With previous winners including the 2018 Nobel literature laureate, Olga Tokarczuk, the International Booker Prize has become a high watermark for emerging literary talent globally that has been published in English.

This was a year in which new hybrid genres combined essay and memoir with fiction and history writing in novel new ways.

“This is a fantastically vigorous and vital aspect of the way fiction is being written at the moment,” said jury chair Lucy Hughes-Hallett, a cultural historian and novelist. “People are really pushing the boundaries while working in so many different modes.”

Benjamín Labatut’s short-listed novel, When We Cease to Understand the World, translated from Spanish by Adrian Nathan West, employs another unusual combination of literary genres.

“Exciting, visionary weirdness,” Hughes-Hallett said. “It’s a thrilling piece of intellectual adventure.”

Using epochal moments in history to merge fact and fiction, to explore genius and insanity, the book’s surreal vignettes include Albert Einstein opening a letter sent from the Eastern Front during the Great War that offers a solution to the theory of general relativity — though it contains a bug that could undo his life work. Meanwhile, Erwin Schrödinger and Werner Heisenberg alternatively struggle to create the ultimate theory of quantum mechanics, a fight with universal consequences.

“It’s both moving and really intellectually demanding,” the author and editor Aida Edemariam said of The Employees: A Workplace Novel of the 22nd Century by Olga Ravn, translated from Danish by Martin Aitken. “It asks some really big questions and it pulls it off without making a big song and dance about it.”

Set in the near-distant future on a spaceship millions of kilometers from Earth, the titular employees or ship crew consist of humans and humanoids who alike begin to long for the intimacy of lives on their home planet that are only retained in memory.

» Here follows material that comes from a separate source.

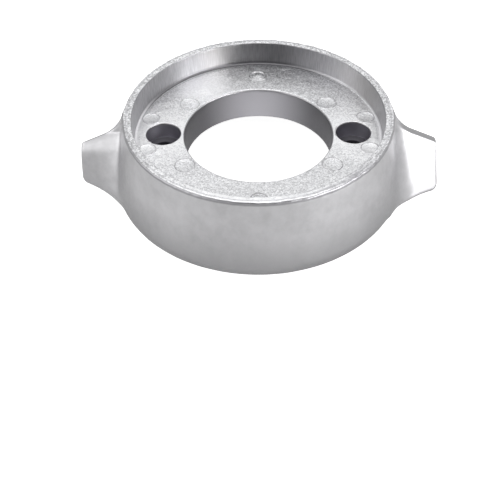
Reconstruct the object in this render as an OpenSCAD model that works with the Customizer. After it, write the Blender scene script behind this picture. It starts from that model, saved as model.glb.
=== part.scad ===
// A cast ring anode: a collar with a recessed face, a central bore,
// two counterbored bolt holes and an ear on each side that fairs it in.
// Millimetres. Z points from the flat base to the rim, X runs through both ears.

/* [Ring] */
// Height of the casting from its base to its rim
ring_h = 38.5; // [34:0.5:50]
// Diameter over the rim
rim_d = 120; // [118:0.5:150]
// How far the outer wall leans out, on the radius, between the rim and the base
wall_flare = 7.2; // [5:0.1:9]
// Radius of the rounded lower outer edge
foot_round = 7; // [3:0.5:8]
// Radius of the two edges of the rim
rim_round = 1; // [0.4:0.1:1.4]

/* [Recess in the face] */
// Thickness of the rim around the recess
rim_wall = 3.7; // [3:0.1:8]
// Depth of the recess below the rim
recess_depth = 11.3; // [7:0.1:14]
// How far the recess wall leans in, on the radius, from its mouth to its floor
recess_draft = 0.5; // [0.2:0.1:1.5]
// Radius of the fillet between the recess wall and its floor
floor_fillet = 1; // [0.4:0.1:2]

/* [Web and bore] */
// Thickness of the web that the bore and the bolts pass through
web_t = 16; // [13:0.5:20]
// Diameter of the central bore
bore_d = 67; // [50:0.5:68]
// Radius of the two edges of the bore
bore_round = 0.8; // [0.3:0.1:1.5]

/* [Bolt holes] */
// Diameter of the hole for the shank of each bolt
bolt_hole_d = 9; // [6.5:0.1:11]
// Diameter of the counterbore that takes each bolt's head
counterbore_d = 15.6; // [13:0.1:18.8]
// Depth of each counterbore below the recess floor
counterbore_depth = 8; // [5:0.5:10]
// Metal left between the bore and each counterbore
bolt_bore_gap = 1.7; // [1:0.1:2.5]

/* [Hollow in the base] */
// Width of the foot, from the hollow to the outer wall
foot_w = 13.2; // [11:0.1:16]
// Radius of the fillet around the roof of the hollow
hollow_fillet = 2; // [0.5:0.5:3]

/* [Ears] */
// How far each ear's tip reaches past the foot of the wall
ear_reach = 15.8; // [12:0.1:20]
// Depth below the rim at which the top of an ear leaves the wall
ear_drop = 6.9; // [6.7:0.1:9]
// Slope of the top of an ear, in degrees
ear_slope = 25; // [22:1:32]
// How far the end of an ear leans out from its top corner to the base
ear_end_lean = 2; // [0.5:0.1:3]
// Radius of the hollow between the top of an ear and the wall
ear_neck_round = 10; // [4:0.5:10.5]
// Radius of the rounded top corner of an ear
ear_tip_round = 3; // [1:0.5:4]
// Radius of the rounded lower corner of an ear's end
ear_end_round = 3.5; // [1:0.5:7]
// Radius of the rounded lower edge of an ear's flanks
ear_foot_round = 1.5; // [0.5:0.5:3]

/* [Slim ear] */
// Thickness of the slim ear along its top and its end
slim_fin_t = 3; // [3:0.5:6]
// Radius in plan of the hollow curve of its flanks, at the base
slim_flank_r = 60.5; // [50:0.5:70]
// Angle from the X axis at which its flanks meet the foot of the wall
slim_flank_angle = 26; // [24:0.5:28]
// Lean of its flanks from upright, in degrees
slim_flank_lean = 17; // [15:1:23]

/* [Broad ear] */
// Thickness of the broad ear along its top
broad_fin_t = 3; // [3:0.5:6]
// Radius in plan of the hollow curve of its flanks, at the base
broad_flank_r = 41; // [36:0.5:50]
// Angle from the X axis at which its flanks meet the foot of the wall
broad_flank_angle = 27; // [25:0.5:29]
// Lean of its flanks from upright, in degrees
broad_flank_lean = 26; // [20:1:27]

/* [Ejector pin marks] */
// Depth of each round mark that the mould's pins left in the recess floor
pin_mark_depth = 0.3; // [0.1:0.1:0.6]
// Diameter of the marks beside the bore
inner_mark_d = 8.6; // [6:0.2:9]
// Diameter of the marks beside the bolt holes and on the centre line
outer_mark_d = 7.6; // [5:0.2:8]
// Angle from the X axis of the marks beside the bore
inner_mark_angle = 35; // [30:1:50]
// Angle from the X axis of the marks beside the bolt holes
outer_mark_angle = 13; // [12:1:20]

/* [Hidden] */
$fn = 180;

rim_r = rim_d / 2;
base_r = rim_r + wall_flare;
bore_r = bore_d / 2;
recess_r = rim_r - rim_wall;
floor_r = recess_r - recess_draft;
floor_z = ring_h - recess_depth;
web_z = floor_z - web_t;
hollow_r = base_r - foot_w;
bolt_r = bore_r + bolt_bore_gap + counterbore_d / 2;
floor_mid_r = (bore_r + floor_r) / 2;
// Clearance between a pin mark and the edge that it lies beside
mark_gap = 1.4;
inner_mark_r = bore_r + mark_gap + inner_mark_d / 2;
outer_mark_r = floor_r - mark_gap - outer_mark_d / 2;
// The ears start inside the rim, half way through its wall
ear_root_r = rim_r - rim_wall / 2;
ear_tip_r = base_r + ear_reach;
// Cutters run past the surfaces that they cut by this much
past = 1;
// The hollow flanks run this far into the foot of the wall, which is rounded there
slim_flank_cross = 3;
broad_flank_cross = 1;
// The rounds under an ear are drawn this far below the base, to meet it at an angle
foot_dip = 0.2;
// A rounding circle is this much larger, so that it crosses the two faces that it joins
bite = 0.01;

slate = [0.72, 0.73, 0.75];

// Radius of the outer wall at a height
function wall_r(z) = base_r - wall_flare * z / ring_h;

// A corner p between the points a and b is rounded by a circle of radius r
function unit(v) = v / norm(v);
function half_angle(a, p, b) = acos(unit(a - p) * unit(b - p)) / 2;
function tangent_on(p, towards, reach) = p + unit(towards - p) * reach;
function round_centre(a, p, b, r) =
    p + unit(unit(a - p) + unit(b - p)) * r / sin(half_angle(a, p, b));

function reach_of(a, p, b, r) = r / tan(half_angle(a, p, b));
// A hollow corner is cut straight across between these two points, then hollowed by a circle
function across(a, p, b, r) =
    let (reach = reach_of(a, p, b, r)) [tangent_on(p, a, reach), tangent_on(p, b, reach)];

module hollow_round(a, p, b, r) {
    translate(round_centre(a, p, b, r)) circle(r + bite);
}

// What is taken off a convex corner to leave it round
module corner_waste(a, p, b, r) {
    reach = reach_of(a, p, b, r);
    centre = round_centre(a, p, b, r);
    difference() {
        polygon([tangent_on(p, a, reach), tangent_on(p, centre, -past), tangent_on(p, b, reach)]);
        translate(centre) circle(r + bite);
    }
}

// Half section of the ring, from its axis outwards
module ring_section() {
    foot = [base_r, 0];
    rim_out = [rim_r, ring_h];
    rim_in = [recess_r, ring_h];
    floor_out = [floor_r, floor_z];
    floor_in = [bore_r, floor_z];
    web_in = [bore_r, web_z];
    roof_out = [hollow_r, web_z];
    foot_in = [hollow_r, 0];
    difference() {
        polygon(concat(
            [foot, rim_out, rim_in],
            across(rim_in, floor_out, floor_in, floor_fillet),
            [floor_in, web_in],
            across(web_in, roof_out, foot_in, hollow_fillet),
            [foot_in]
        ));
        hollow_round(rim_in, floor_out, floor_in, floor_fillet);
        hollow_round(web_in, roof_out, foot_in, hollow_fillet);
        corner_waste(foot_in, foot, rim_out, foot_round);
        corner_waste(foot, rim_out, rim_in, rim_round);
        corner_waste(rim_out, rim_in, floor_out, rim_round);
        corner_waste(floor_out, floor_in, web_in, bore_round);
        corner_waste(floor_in, web_in, roof_out, bore_round);
    }
}

// An ear seen from the front, as X and Z
module ear_side() {
    neck_z = ring_h - ear_drop;
    neck = [wall_r(neck_z), neck_z];
    wall_top = [rim_r, ring_h];
    end_x = ear_tip_r - ear_end_lean;
    corner = [end_x, neck_z - (end_x - neck[0]) * tan(ear_slope)];
    tip = [ear_tip_r, -foot_dip];
    heel = [0, -foot_dip];
    neck_ends = across(corner, neck, wall_top, ear_neck_round);
    difference() {
        polygon(concat([[0, 0], [ear_tip_r, 0], corner], neck_ends, [[0, neck_ends[1][1]]]));
        hollow_round(corner, neck, wall_top, ear_neck_round);
        corner_waste(heel, tip, corner, ear_end_round);
        corner_waste(tip, corner, neck, ear_tip_round);
    }
}

// Half section of the round cutter that leaves an ear's hollow, leaning flank.
// Its foot spreads, so that the flank's lower edge is rounded
module flank_section(flank_r, lean) {
    top = [flank_r + (ring_h + past) * tan(lean), ring_h + past];
    foot = [flank_r, -foot_dip];
    ground = [flank_r + 2 * ear_foot_round, -foot_dip];
    foot_ends = across(ground, foot, top, ear_foot_round);
    difference() {
        polygon(concat(
            [[0, -past], [foot_ends[0][0], -past]], foot_ends, [top, [0, ring_h + past]]
        ));
        hollow_round(ground, foot, top, ear_foot_round);
    }
}

module ear(fin_t, flank_r, flank_cross, flank_angle, lean) {
    flank_centre = (base_r + flank_r - flank_cross) * [cos(flank_angle), sin(flank_angle)];
    half_w = base_r * sin(flank_angle);
    length = ear_tip_r + 2 * past;
    difference() {
        intersection() {
            rotate([90, 0, 0])
                linear_extrude(2 * (half_w + past), center = true) ear_side();
            union() {
                translate([-past, -fin_t / 2, -past]) cube([length, fin_t, ring_h + past]);
                difference() {
                    translate([-past, -half_w, -past]) cube([length, 2 * half_w, ring_h + past]);
                    for (side = [-1, 1])
                        translate([flank_centre[0], side * flank_centre[1], 0])
                            rotate_extrude() flank_section(flank_r, lean);
                }
            }
        }
        translate([0, 0, -past]) cylinder(h = ring_h + 2 * past, r = ear_root_r);
    }
}

// Cutter for one bolt hole, with its counterbore from the recess floor down
module bolt_hole() {
    translate([0, 0, web_z - past])
        cylinder(h = web_t + 2 * past, d = bolt_hole_d);
    translate([0, 0, floor_z - counterbore_depth])
        cylinder(h = counterbore_depth + past, d = counterbore_d);
}

module pin_mark(r, angle, d) {
    rotate([0, 0, angle])
        translate([r, 0, floor_z - pin_mark_depth])
            cylinder(h = pin_mark_depth + past, d = d);
}

module pin_marks() {
    for (side = [0, 180]) {
        for (turn = [-1, 1]) {
            pin_mark(inner_mark_r, side + turn * inner_mark_angle, inner_mark_d);
            pin_mark(outer_mark_r, side + turn * outer_mark_angle, outer_mark_d);
        }
        pin_mark(floor_mid_r, side + 90, outer_mark_d);
    }
}

module anode_casting() {
    color(slate)
        difference() {
            union() {
                rotate_extrude() ring_section();
                ear(broad_fin_t, broad_flank_r, broad_flank_cross, broad_flank_angle, broad_flank_lean);
                rotate([0, 0, 180])
                    ear(slim_fin_t, slim_flank_r, slim_flank_cross, slim_flank_angle, slim_flank_lean);
            }
            for (side = [-1, 1])
                translate([side * bolt_r, 0, 0]) bolt_hole();
            pin_marks();
        }
}

anode_casting();
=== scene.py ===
import math
from collections import namedtuple

import bmesh
import bpy
import numpy as np
from mathutils import Matrix, Vector


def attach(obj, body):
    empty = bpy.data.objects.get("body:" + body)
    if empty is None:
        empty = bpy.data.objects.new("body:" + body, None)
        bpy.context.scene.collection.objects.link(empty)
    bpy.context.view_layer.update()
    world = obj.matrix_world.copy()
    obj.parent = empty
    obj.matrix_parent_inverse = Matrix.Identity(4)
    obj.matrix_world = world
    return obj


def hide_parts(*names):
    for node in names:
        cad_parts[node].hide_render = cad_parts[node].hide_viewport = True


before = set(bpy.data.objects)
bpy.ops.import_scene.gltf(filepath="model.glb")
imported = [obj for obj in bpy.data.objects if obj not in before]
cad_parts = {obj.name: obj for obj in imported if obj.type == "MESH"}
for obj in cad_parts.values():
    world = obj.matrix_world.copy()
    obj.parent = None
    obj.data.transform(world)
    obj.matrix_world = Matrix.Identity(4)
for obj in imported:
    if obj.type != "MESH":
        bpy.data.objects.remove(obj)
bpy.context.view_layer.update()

# Every size is in millimetres, as in the CAD, and becomes metres when a mesh or a lamp is made
MM = 0.001

# Ring, as in the CAD
RING_H = 38.5
RIM_R = 60.0
WALL_FLARE = 7.2
BASE_R = RIM_R + WALL_FLARE
FOOT_ROUND = 7.0
RIM_WALL = 3.7
RECESS_DEPTH = 11.3
RECESS_DRAFT = 0.5
FLOOR_FILLET = 1.0
FLOOR_Z = RING_H - RECESS_DEPTH
RECESS_R = RIM_R - RIM_WALL
FLOOR_R = RECESS_R - RECESS_DRAFT
WEB_T = 16.0
WEB_Z = FLOOR_Z - WEB_T
BORE_R = 33.5
FOOT_W = 13.2
HOLLOW_R = BASE_R - FOOT_W
HOLLOW_FILLET = 2.0

# Edges that the CAD leaves sharp, or rounds by another radius
RIM_ROUND_OUT = 0.8
RIM_ROUND_IN = 0.5
BORE_ROUND = 1.0
FOOT_EDGE_ROUND = 0.5
HOLE_LIP = 0.6

# Bolt holes, as in the CAD, with small chamfers at their lower ends and their shoulders
COUNTERBORE_R = 7.8
COUNTERBORE_DEPTH = 8.0
BOLT_HOLE_R = 4.5
BOLT_BORE_GAP = 1.7
BOLT_R = BORE_R + BOLT_BORE_GAP + COUNTERBORE_R
LOW_CHAMFER = 0.5
SHOULDER_CHAMFER = 0.4
CORNER_CHAMFER = 0.5

# Round marks of the mould's pins: distance from the axis, angle from +X and radius
Mark = namedtuple("Mark", "away degrees radius")
MARK_GAP = 1.4
INNER_MARK_R = 4.3
OUTER_MARK_R = 3.8
INNER_MARK = Mark(BORE_R + MARK_GAP + INNER_MARK_R, 35.0, INNER_MARK_R)
OUTER_MARK = Mark(FLOOR_R - MARK_GAP - OUTER_MARK_R, 13.0, OUTER_MARK_R)
CENTRE_MARK = Mark(45.0, 90.0, OUTER_MARK_R)
# Depth of a mark, width of its sloping edge, and the place of the bend in that: inwards and up
MARK_SINK = 0.14
MARK_EDGE = 0.35
MARK_BEND = (0.12, 0.08)
# The ridge round a mark has this radius, and its middle lies this share of that outside the mark
MARK_RIDGE = 0.14
RIDGE_OUT = 0.8
# The marks on the centre line have a groove round a low dome
GROOVE_DEPTH = 0.3
GROOVE_SLOPE = 0.3
GROOVE_W = 1.1
DOME_H = 0.45
DOME_R = 2.6
DOME_TOP_R = 0.6
MARK_STEPS = 48
HOLE_STEPS = 96
# Cutters run past the floor by this much, and those of the marks widen a little there
CUT_PAST = 1.0
CUT_FLARE = 0.05
# The round of a hole's lip stops short of 90 degrees, so that it crosses the floor at an angle
LIP_STOP = 94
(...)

Presented as witness statements given to a workplace commission, Ravn’s novel critiques lives governed by work and productivity.

Early reviews have been promising. “An audacious satire of corporate language and the late-capitalist workplace, and a winningly abstracted investigation into what it means to be human,” said The Guardian.

Piecing together the past

In Memory of Memory, by Russian author and poet Maria Stepanova, used old photographs, postcards, letters, diaries and souvenirs from across a century of a Russian Jewish family’s life to explain how members survived persecution and repression. Following the death of her aunt, Stepanova assembles these family artifacts to explain the gaps and contradictions of the past, and engages writers like Roland Barthes, W.G. Sebald, Susan Sontag and Osip Mandelstam along the way in a work that combines essay, historical fiction, memoir and travelogue.

But much of the past will remain unanswered, Stepanova said, describing “the impossibility of telling these histories, the impossibility of saving anything at all and my inability to gather myself up from the splinters of someone else’s past.”

“It’s like nothing we have read before it,” Indian author and International Booker judge Neel Mukherjee said. “It creates its own form as it goes along.”

‘A blazing fire of a book’

Also making the short list was The Dangers of Smoking in Bed by Mariana Enriquez, and translated by Megan McDowell from Spanish.

Set in contemporary Argentina, the novel’s grab bag of teens, witches and ghosts populate a narrative that veers between gritty urban realism and schlock horror, sexual fetishes and feminism. “A story of the ghosts of the world that haunt cities,” in the words of McDowell, the novel is ultimately empathetic to a society riddled with fear and anxiety.

Inspired by recent populist protest movements in France, including the yellow vests, Eric Vuillard’s The War of the Poor returns to the peasant uprisings in 16th-century Germany, a tale told via the complex life of rabble rousing preacher Thomas Müntzer. Hughes-Hallett called it “a blazing fire of a book. It is furious, beautiful, full of energy. It actually feels dangerous.”